## Given material
-- START --
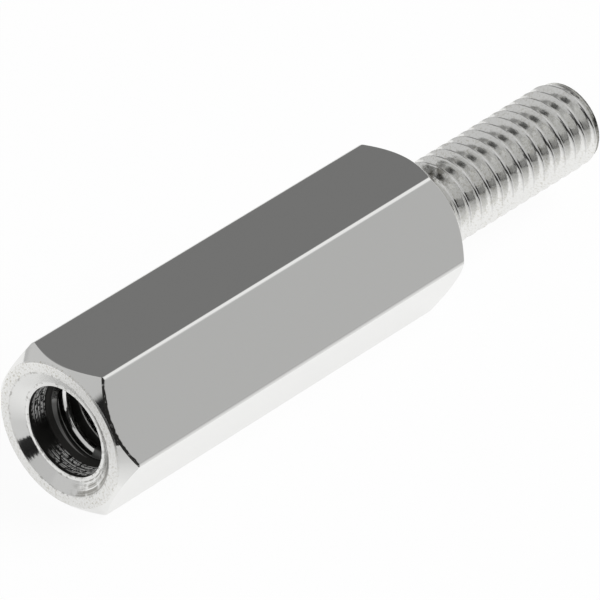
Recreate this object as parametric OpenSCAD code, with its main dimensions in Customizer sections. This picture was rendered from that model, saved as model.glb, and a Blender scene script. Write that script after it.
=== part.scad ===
// Male-female hex standoff, turned from one length of hexagon bar.
// It lies on one of its flats, with its axis along X: the threaded hole opens
// towards -X and the threaded stud points towards +X.

/* [Hex body] */
// Width of the hexagon across its flats
across_flats = 5; // [4.8:0.1:6]
// Length of the hexagon, from the end face to the shoulder
body_len = 15.5; // [12:0.5:30]
// Rounding of the hexagon's six long edges
edge_r = 0.12; // [0.05:0.01:0.3]
// How far the flat ring on each end stays inside the flats
ring_inset = 0.11; // [0.02:0.01:0.2]
// Slope of the end chamfers, in degrees from the end face
chamfer_slope = 45; // [20:5:60]

/* [Thread] */
// Distance from one turn of a thread to the next
pitch = 0.5; // [0.4:0.05:0.6]
// Width of the flat that a thread keeps at its widest, as a share of the pitch
crest_share = 0.125; // [0.1:0.025:0.2]
// Flat sides that stand for one round turn of a thread
turn_steps = 32; // [24:4:32]

/* [Stud] */
// Diameter over the stud's thread
stud_d = 2.9; // [2.8:0.05:3]
// Depth of the stud's thread, as a share of the pitch
stud_thread_share = 0.62; // [0.55:0.01:0.65]
// Length of the stud, from the shoulder to its tip
stud_len = 7.75; // [5:0.25:8.5]
// Length of the plain neck between the shoulder and the thread
neck_len = 0.5; // [0.3:0.1:2]
// Turns over which the stud's thread runs out into the neck
run_out_turns = 0.5; // [0.5:0.25:2]
// Length of the tapered end of the stud
tip_len = 0.25; // [0.1:0.05:0.5]
// Diameter of the flat at the stud's tip
tip_d = 2.7; // [2:0.1:2.7]
// Share of a turn that the stud's thread is turned back from its tip
stud_turn = 0.26; // [0:0.02:1]

/* [Threaded hole] */
// Depth of the drilled hole, without its point
drill_depth = 9.5; // [8:0.5:10]
// Angle of the drill's point, in degrees
drill_point_angle = 118; // [90:2:140]
// Diameter over the tapped thread
tap_d = 3; // [3:0.02:3.1]
// Length of plain drilled wall left below the tapped thread
untapped_len = 1.5; // [0.5:0.5:2.5]
// Turns over which the tap's tapered lead cuts its full depth
tap_lead_turns = 2; // [1:0.5:4]
// Share of a turn that the hole's thread is turned round from its mouth
hole_turn = 0.94; // [0:0.02:1]

/* [Mouth] */
// Diameter of the countersink at the end face
sink_d = 4.12; // [3.8:0.02:4.2]
// Angle of the countersink, in degrees
sink_angle = 120; // [90:10:130]
// Diameter over the flat ledge at the foot of the countersink
ledge_d = 3.24; // [3.2:0.02:3.5]
// Diameter of the plain counterbore below the ledge
counterbore_d = 3; // [2.8:0.02:3.1]
// Length of the plain counterbore
counterbore_len = 0.7; // [0.2:0.1:1.5]
// Slope of the bevel from the counterbore to the drilled hole, in degrees from the end face
bevel_slope = 45; // [30:5:60]

/* [Hidden] */

$fn = 96;
// Gap that keeps the flat-sided threads clear of the round walls beside them
facet_gap = 0.01;
// Narrow plain land between each thread and the mouth or tip that it starts from
land_len = 0.1;
// How far a cutting shape runs past the face that it opens
overcut = 0.5;

edge_steps = 4;
flank_slope = 30;
total_len = body_len + stud_len;
corner_r = across_flats / sqrt(3);
ring_r = across_flats / 2 - ring_inset;
chamfer_len = (corner_r - ring_r) * tan(chamfer_slope);
// A tap is given a drill of the thread's own diameter less one pitch
drill_d = tap_d - pitch;
ledge_depth = (sink_d - ledge_d) / 2 / tan(sink_angle / 2);
bevel_depth = ledge_depth + counterbore_len;
mouth_depth = bevel_depth + (counterbore_d - drill_d) / 2 * tan(bevel_slope);
tap_depth = drill_depth - untapped_len;
crest_w = crest_share * pitch;
stud_root_d = stud_d - 2 * stud_thread_share * pitch;

// The hexagon's outline with rounded corners, one flat square to the first axis
module rounded_hexagon() {
    centre_r = corner_r - edge_r / cos(30);
    polygon([
        for (corner = [30:60:330], step = [0:edge_steps])
            let (normal = corner - 30 + 60 * step / edge_steps)
            [centre_r * cos(corner) + edge_r * cos(normal), centre_r * sin(corner) + edge_r * sin(normal)]
    ]);
}

// Hexagon bar, faced and chamfered on a lathe at both ends
module hex_body() {
    intersection() {
        linear_extrude(body_len) rounded_hexagon();
        rotate_extrude() polygon([
            [0, 0], [ring_r, 0], [corner_r, chamfer_len],
            [corner_r, body_len - chamfer_len], [ring_r, body_len], [0, body_len]
        ]);
    }
}

// One turn's profile of a 60 degree thread, as [radius, height] corners.
// The profile grows out of radius base_r as full goes from 0 to 1.
function thread_profile(outer_r, inner_r, base_r, full) =
    let (flank = (outer_r - inner_r) * tan(flank_slope))
    [
        for (corner = [[outer_r, 0], [outer_r, crest_w], [inner_r, crest_w + flank], [inner_r, pitch - flank]])
            [base_r + (corner[0] - base_r) * full, corner[1]]
    ];

// Right-hand screw along +Z, one closed body that winds up from below z = 0.
// base_r is the radius that the thread grows out of over its first fade_turns.
module screw(outer_r, inner_r, base_r, fade_turns, len) {
    corners = 4;
    steps = ceil(len / pitch + 1) * turn_steps;
    fade_steps = fade_turns * turn_steps;

    // Corner of the profile at one step of the helix; past the last corner
    // comes the first corner of the turn above.
    function at(step, corner) =
        corner < corners ? step * corners + corner : (step + turn_steps) * corners;

    helix = [
        for (step = [0:steps + turn_steps])
            let (
                turn = 360 * step / turn_steps,
                full = min(max(step / turn_steps - 1, 0) * turn_steps / fade_steps, 1)
            )
            for (p = thread_profile(outer_r, inner_r, base_r, full))
                [p[0] * cos(turn), p[0] * sin(turn), p[1] + pitch * (step / turn_steps - 1)]
    ];
    foot = len(helix);
    head = foot + 1;
    poles = [[0, 0, -pitch], [0, 0, pitch * steps / turn_steps]];

    sides = [
        for (i = [0:steps - 1], j = [0:corners - 1])
            each [[at(i, j), at(i, j + 1), at(i + 1, j + 1)], [at(i, j), at(i + 1, j + 1), at(i + 1, j)]]
    ];
    foot_fan = [
        for (i = [0:turn_steps - 1]) [foot, at(i, 0), at(i + 1, 0)],
        for (j = [0:corners - 1]) [foot, at(0, j + 1), at(0, j)]
    ];
    head_fan = [
        for (i = [steps:steps + turn_steps - 1]) [head, at(i + 1, 0), at(i, 0)],
        for (j = [0:corners - 1]) [head, at(steps, j), at(steps, j + 1)]
    ];
    polyhedron(concat(helix, poles), concat(sides, foot_fan, head_fan));
}

// A slice of a screw, cut square at z = 0 and z = len
module screw_slice(outer_r, inner_r, base_r, fade_turns, len) {
    intersection() {
        screw(outer_r, inner_r, base_r, fade_turns, len);
        cylinder(r = outer_r + overcut, h = len);
    }
}

// Threaded stud, standing on z = 0: plain neck, thread, tapered tip
module stud() {
    stud_r = stud_d / 2;
    tip_start = stud_len - tip_len - land_len;
    thread_start = neck_len - land_len;
    crest_r = stud_r - facet_gap;
    translate([0, 0, -overcut]) cylinder(r = stud_r, h = neck_len + overcut);
    translate([0, 0, thread_start])
        rotate([0, 0, 360 * (stud_turn + (thread_start + crest_w / 2 - stud_len) / pitch)])
            screw_slice(crest_r, stud_root_d / 2, crest_r, run_out_turns, tip_start + land_len - thread_start);
    translate([0, 0, tip_start]) rotate_extrude() polygon([
        [0, 0], [stud_r, 0], [stud_r, land_len], [tip_d / 2, land_len + tip_len], [0, land_len + tip_len]
    ]);
}

// The blind threaded hole as a solid, from its drilled point up to its mouth at z = drill_depth
module threaded_hole() {
    drill_r = drill_d / 2;
    sink_r = sink_d / 2;
    point_len = drill_r / tan(drill_point_angle / 2);
    minor_r = drill_r / cos(180 / turn_steps) + facet_gap;
    rotate_extrude() polygon([
        [0, -point_len], [drill_r, 0], [drill_r, drill_depth - mouth_depth],
        [counterbore_d / 2, drill_depth - bevel_depth], [counterbore_d / 2, drill_depth - ledge_depth],
        [ledge_d / 2, drill_depth - ledge_depth],
        [sink_r, drill_depth], [sink_r, drill_depth + overcut], [0, drill_depth + overcut]
    ]);
    translate([0, 0, untapped_len])
        rotate([0, 0, 360 * (hole_turn - (tap_depth - crest_w / 2) / pitch)])
            screw_slice(tap_d / 2, minor_r, minor_r, tap_lead_turns, tap_depth - mouth_depth - land_len);
}

module standoff() {
    color("silver")
        translate([-total_len / 2, 0, across_flats / 2]) rotate([0, 90, 0]) {
            difference() {
                hex_body();
                translate([0, 0, drill_depth]) rotate([180, 0, 0]) threaded_hole();
            }
            translate([0, 0, body_len]) stud();
        }
}

standoff();
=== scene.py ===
import math

import bmesh
import bpy
from mathutils import Matrix, Vector


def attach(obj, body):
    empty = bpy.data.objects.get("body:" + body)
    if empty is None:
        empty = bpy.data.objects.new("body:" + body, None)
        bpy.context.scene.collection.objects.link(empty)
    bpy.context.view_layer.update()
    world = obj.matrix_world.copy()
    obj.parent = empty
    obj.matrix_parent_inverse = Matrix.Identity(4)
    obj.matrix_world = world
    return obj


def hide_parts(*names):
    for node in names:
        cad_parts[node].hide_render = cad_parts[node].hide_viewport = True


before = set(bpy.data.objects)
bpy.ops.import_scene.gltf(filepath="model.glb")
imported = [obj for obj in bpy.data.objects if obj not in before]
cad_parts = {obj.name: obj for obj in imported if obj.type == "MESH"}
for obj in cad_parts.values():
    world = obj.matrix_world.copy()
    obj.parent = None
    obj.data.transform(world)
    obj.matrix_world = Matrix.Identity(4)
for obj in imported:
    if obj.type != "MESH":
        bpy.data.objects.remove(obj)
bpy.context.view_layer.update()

# ---------------------------------------------------------------- sizes
MM = 0.001

# Hexagon bar
ACROSS_FLATS = 5.0 * MM
BODY_LEN = 15.5 * MM
EDGE_R = 0.22 * MM
RING_R = 2.39 * MM
CHAMFER_SLOPE = math.radians(45)

# Threads
PITCH = 0.5 * MM
OUTER_FLAT = PITCH / 8
FLANK = math.radians(30)

# Stud
STUD_LEN = 7.75 * MM
STUD_R = 1.45 * MM
STUD_ROOT_R = 1.14 * MM
NECK_LEN = 0.5 * MM
RUN_OUT = 0.4 * PITCH
STUD_TURN = 0.26
TIP_R = 1.35 * MM
TIP_LEN = 0.25 * MM

# Threaded hole
TAP_R = 1.5 * MM
DRILL_R = 1.25 * MM
DRILL_DEPTH = 9.5 * MM
DRILL_POINT = 0.751 * MM
TAP_DEPTH = 8.0 * MM
TAP_LEAD = 2 * PITCH
HOLE_TURN = 0.68
SINK_R = 2.06 * MM
SINK_SLOPE = math.tan(math.radians(60))
LEDGE_R = 1.62 * MM
LEDGE_DEPTH = (SINK_R - LEDGE_R) / SINK_SLOPE
COUNTERBORE_R = 1.5 * MM
BEVEL_DEPTH = LEDGE_DEPTH + 0.7 * MM
# How fast the bevel narrows from which the hole's thread starts, radius for length
ENTRY_SLOPE = 0.68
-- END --
## Required task
Verbatim output is expected for the lines from the start of the data to the line in which "points towards +X." appears, both included.

## Result of the task
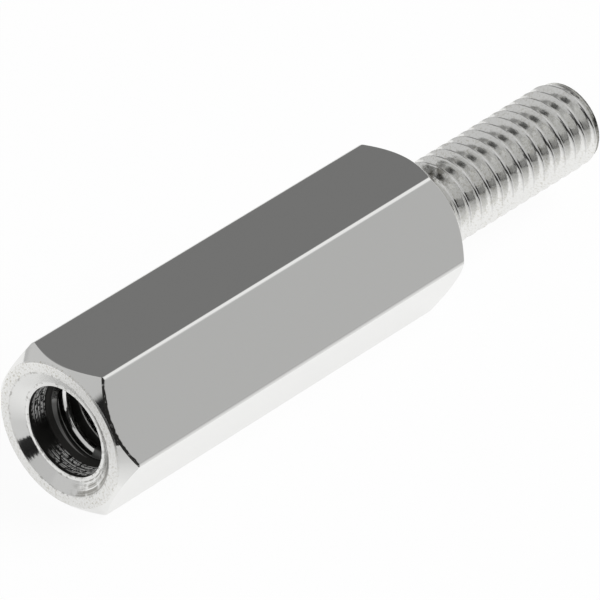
Recreate this object as parametric OpenSCAD code, with its main dimensions in Customizer sections. This picture was rendered from that model, saved as model.glb, and a Blender scene script. Write that script after it.
=== part.scad ===
// Male-female hex standoff, turned from one length of hexagon bar.
// It lies on one of its flats, with its axis along X: the threaded hole opens
// towards -X and the threaded stud points towards +X.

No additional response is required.